-- Begin Dataset excerpt --

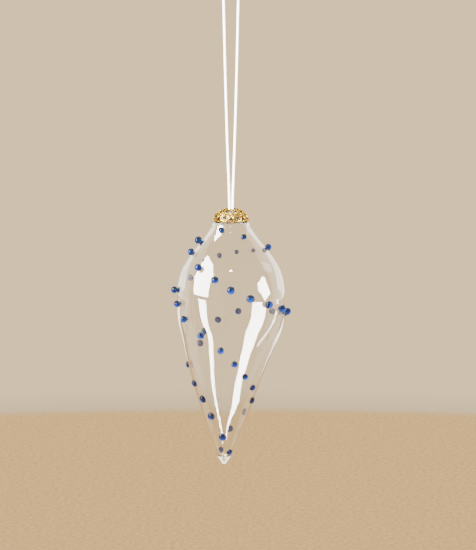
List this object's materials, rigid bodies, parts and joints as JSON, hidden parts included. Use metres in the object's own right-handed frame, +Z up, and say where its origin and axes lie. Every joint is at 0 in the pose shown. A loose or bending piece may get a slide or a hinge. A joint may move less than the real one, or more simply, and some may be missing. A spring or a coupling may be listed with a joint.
{
  "type": "icicle hanging ornament",
  "caption": "Hollow clear glass icicle drop with winding blue glass dots, a gold filigree cap and a white cord loop to hang it by",
  "frame": {"origin": "the point inside the top of the cord loop where a hook bears", "axes": "+Z up along the hanging line, +X to the right of the front view, -Y toward the front; the drawn tip leans toward -X"},
  "size_m": [0.0602, 0.0592, 0.2499],
  "materials": {
    "clear_glass": "clear, colourless, fire-polished blown glass",
    "blue_glass": "transparent cobalt blue, fire-polished beads",
    "gold_cap": "bright gold-plated stamped filigree",
    "clear_adhesive": "clear cured adhesive, slightly milky",
    "white_cord": "soft twisted white cord"
  },
  "bodies": {
    "hanging_cord": {"cord_loop": "white_cord"},
    "knot": {"cord_knot": "white_cord"},
    "ornament": {"glass_body": "clear_glass", "filigree_cap": "gold_cap", "cap_adhesive": "clear_adhesive", "blue_dot_a01": "blue_glass", "blue_dot_a02": "blue_glass", "blue_dot_a03": "blue_glass", "blue_dot_a04": "blue_glass", "blue_dot_a05": "blue_glass", "blue_dot_a06": "blue_glass", "blue_dot_a07": "blue_glass", "blue_dot_a08": "blue_glass", "blue_dot_a09": "blue_glass", "blue_dot_a10": "blue_glass", "blue_dot_a11": "blue_glass", "blue_dot_a12": "blue_glass", "blue_dot_a13": "blue_glass", "blue_dot_a14": "blue_glass", "blue_dot_a15": "blue_glass", "blue_dot_a16": "blue_glass", "blue_dot_a17": "blue_glass", "blue_dot_a18": "blue_glass", "blue_dot_a19": "blue_glass", "blue_dot_a20": "blue_glass", "blue_dot_a21": "blue_glass", "blue_dot_b01": "blue_glass", "blue_dot_b02": "blue_glass", "blue_dot_b03": "blue_glass", "blue_dot_b04": "blue_glass", "blue_dot_b05": "blue_glass", "blue_dot_b06": "blue_glass", "blue_dot_b07": "blue_glass", "blue_dot_b08": "blue_glass", "blue_dot_b09": "blue_glass", "blue_dot_b10": "blue_glass", "blue_dot_b11": "blue_glass", "blue_dot_b12": "blue_glass", "blue_dot_b13": "blue_glass", "blue_dot_b14": "blue_glass", "blue_dot_b15": "blue_glass", "blue_dot_b16": "blue_glass", "blue_dot_b17": "blue_glass", "blue_dot_b18": "blue_glass", "blue_dot_b19": "blue_glass", "blue_dot_b20": "blue_glass", "blue_dot_b21": "blue_glass", "blue_dot_b22": "blue_glass", "blue_dot_b23": "blue_glass"}
  },
  "joints": [
    {"name": "cord_swing", "type": "hinge", "parent": "hanging_cord", "child": "knot", "pos_m": [0, 0, -0.118], "axis": [1, 0, 0], "range_deg": [-40, 40]},
    {"name": "ornament_spin", "type": "hinge", "parent": "knot", "child": "ornament", "pos_m": [0, 0, -0.118], "axis": [0, 0, 1], "continuous": true}
  ]
}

-- End Dataset excerpt --

* [Written instruction]: Look through the material and copy each line that has "joints".

* [Solution for this problem]:
List this object's materials, rigid bodies, parts and joints as JSON, hidden parts included. Use metres in the object's own right-handed frame, +Z up, and say where its origin and axes lie. Every joint is at 0 in the pose shown. A loose or bending piece may get a slide or a hinge. A joint may move less than the real one, or more simply, and some may be missing. A spring or a coupling may be listed with a joint.
  "joints": [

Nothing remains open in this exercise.